What the task requires. Reproduce the section of the listing that begins at the line containing "attach(piece, body.value)" and finishes at the line containing "return piece". Include both end lines and nothing beyond them.

Given information.
★ ★ ★

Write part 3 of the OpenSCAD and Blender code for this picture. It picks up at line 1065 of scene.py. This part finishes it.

★ ★ ★

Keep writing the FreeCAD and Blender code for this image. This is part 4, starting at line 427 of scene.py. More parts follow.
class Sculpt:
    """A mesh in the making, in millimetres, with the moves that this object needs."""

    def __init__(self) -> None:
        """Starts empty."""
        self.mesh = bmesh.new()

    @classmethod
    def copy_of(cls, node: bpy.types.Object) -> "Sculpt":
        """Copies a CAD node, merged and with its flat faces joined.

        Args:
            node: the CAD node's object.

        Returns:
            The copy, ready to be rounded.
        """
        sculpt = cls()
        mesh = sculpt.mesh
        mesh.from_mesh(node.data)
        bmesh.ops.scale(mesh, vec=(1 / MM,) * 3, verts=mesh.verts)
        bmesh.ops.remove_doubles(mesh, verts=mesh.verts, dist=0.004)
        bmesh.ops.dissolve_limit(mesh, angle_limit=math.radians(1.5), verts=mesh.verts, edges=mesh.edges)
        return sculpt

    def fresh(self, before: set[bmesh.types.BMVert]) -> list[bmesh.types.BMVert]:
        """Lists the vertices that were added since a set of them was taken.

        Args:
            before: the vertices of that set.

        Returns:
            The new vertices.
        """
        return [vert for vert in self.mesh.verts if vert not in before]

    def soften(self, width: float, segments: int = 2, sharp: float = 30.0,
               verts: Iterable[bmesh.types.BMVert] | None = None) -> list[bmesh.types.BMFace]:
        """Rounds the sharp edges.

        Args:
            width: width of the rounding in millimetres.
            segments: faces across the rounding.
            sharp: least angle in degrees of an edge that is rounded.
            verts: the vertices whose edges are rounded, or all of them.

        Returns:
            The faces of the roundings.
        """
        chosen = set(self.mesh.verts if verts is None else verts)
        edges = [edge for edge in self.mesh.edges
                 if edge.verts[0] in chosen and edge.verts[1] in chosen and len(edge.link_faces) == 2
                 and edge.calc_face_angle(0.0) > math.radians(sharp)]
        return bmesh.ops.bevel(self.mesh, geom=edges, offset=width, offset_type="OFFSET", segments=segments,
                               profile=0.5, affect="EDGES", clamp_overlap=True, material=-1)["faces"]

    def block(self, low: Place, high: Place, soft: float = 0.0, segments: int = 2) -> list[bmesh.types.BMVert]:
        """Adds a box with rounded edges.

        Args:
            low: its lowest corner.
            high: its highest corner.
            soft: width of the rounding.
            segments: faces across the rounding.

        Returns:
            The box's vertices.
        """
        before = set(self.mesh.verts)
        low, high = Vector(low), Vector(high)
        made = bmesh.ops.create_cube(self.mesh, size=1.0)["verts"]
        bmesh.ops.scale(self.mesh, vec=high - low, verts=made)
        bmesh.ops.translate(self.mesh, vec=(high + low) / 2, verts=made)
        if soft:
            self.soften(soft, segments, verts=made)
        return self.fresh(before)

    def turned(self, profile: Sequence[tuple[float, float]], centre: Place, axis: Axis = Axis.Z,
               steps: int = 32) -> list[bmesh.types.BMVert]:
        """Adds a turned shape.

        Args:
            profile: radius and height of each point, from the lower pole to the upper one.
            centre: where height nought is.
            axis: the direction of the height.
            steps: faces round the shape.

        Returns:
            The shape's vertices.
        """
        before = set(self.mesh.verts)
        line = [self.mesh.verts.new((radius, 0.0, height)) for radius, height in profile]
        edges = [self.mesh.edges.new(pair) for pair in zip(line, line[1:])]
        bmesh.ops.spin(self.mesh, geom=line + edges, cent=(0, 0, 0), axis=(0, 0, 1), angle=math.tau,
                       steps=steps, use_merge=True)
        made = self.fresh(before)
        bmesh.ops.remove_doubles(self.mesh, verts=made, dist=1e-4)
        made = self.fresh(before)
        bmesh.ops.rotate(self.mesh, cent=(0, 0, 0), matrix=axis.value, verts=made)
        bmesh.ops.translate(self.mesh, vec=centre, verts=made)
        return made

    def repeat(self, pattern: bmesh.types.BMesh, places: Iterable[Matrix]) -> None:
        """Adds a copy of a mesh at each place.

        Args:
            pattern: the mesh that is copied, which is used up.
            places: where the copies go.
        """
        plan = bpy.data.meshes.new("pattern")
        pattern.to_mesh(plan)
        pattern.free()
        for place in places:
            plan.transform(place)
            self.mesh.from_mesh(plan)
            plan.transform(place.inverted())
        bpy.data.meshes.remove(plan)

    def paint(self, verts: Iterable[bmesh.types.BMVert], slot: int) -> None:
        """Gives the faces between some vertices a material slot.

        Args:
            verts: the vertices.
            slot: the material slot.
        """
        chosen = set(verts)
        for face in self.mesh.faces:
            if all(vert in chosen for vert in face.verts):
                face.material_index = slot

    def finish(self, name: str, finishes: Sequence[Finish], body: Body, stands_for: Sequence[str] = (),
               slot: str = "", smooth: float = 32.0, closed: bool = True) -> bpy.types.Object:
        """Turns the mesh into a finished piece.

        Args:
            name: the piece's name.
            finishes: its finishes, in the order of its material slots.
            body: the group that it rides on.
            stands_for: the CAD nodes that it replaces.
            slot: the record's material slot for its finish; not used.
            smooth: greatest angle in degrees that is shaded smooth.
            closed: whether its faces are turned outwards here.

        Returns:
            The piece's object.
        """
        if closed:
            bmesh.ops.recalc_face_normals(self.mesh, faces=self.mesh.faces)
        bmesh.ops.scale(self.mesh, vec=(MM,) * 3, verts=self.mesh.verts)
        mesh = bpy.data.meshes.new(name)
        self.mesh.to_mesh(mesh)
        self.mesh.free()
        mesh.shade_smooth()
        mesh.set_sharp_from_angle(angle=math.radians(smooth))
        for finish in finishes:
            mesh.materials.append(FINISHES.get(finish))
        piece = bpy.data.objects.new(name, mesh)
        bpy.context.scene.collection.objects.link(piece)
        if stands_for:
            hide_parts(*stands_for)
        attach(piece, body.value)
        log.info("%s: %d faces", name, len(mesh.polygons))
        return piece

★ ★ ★

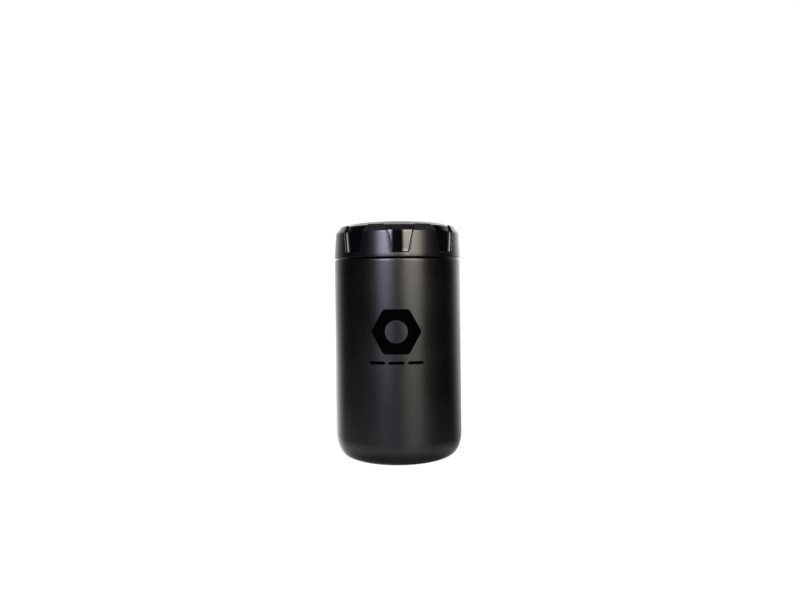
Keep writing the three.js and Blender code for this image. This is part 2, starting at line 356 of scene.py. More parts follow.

★ ★ ★

Answer for the task.
        attach(piece, body.value)
        log.info("%s: %d faces", name, len(mesh.polygons))
        return piece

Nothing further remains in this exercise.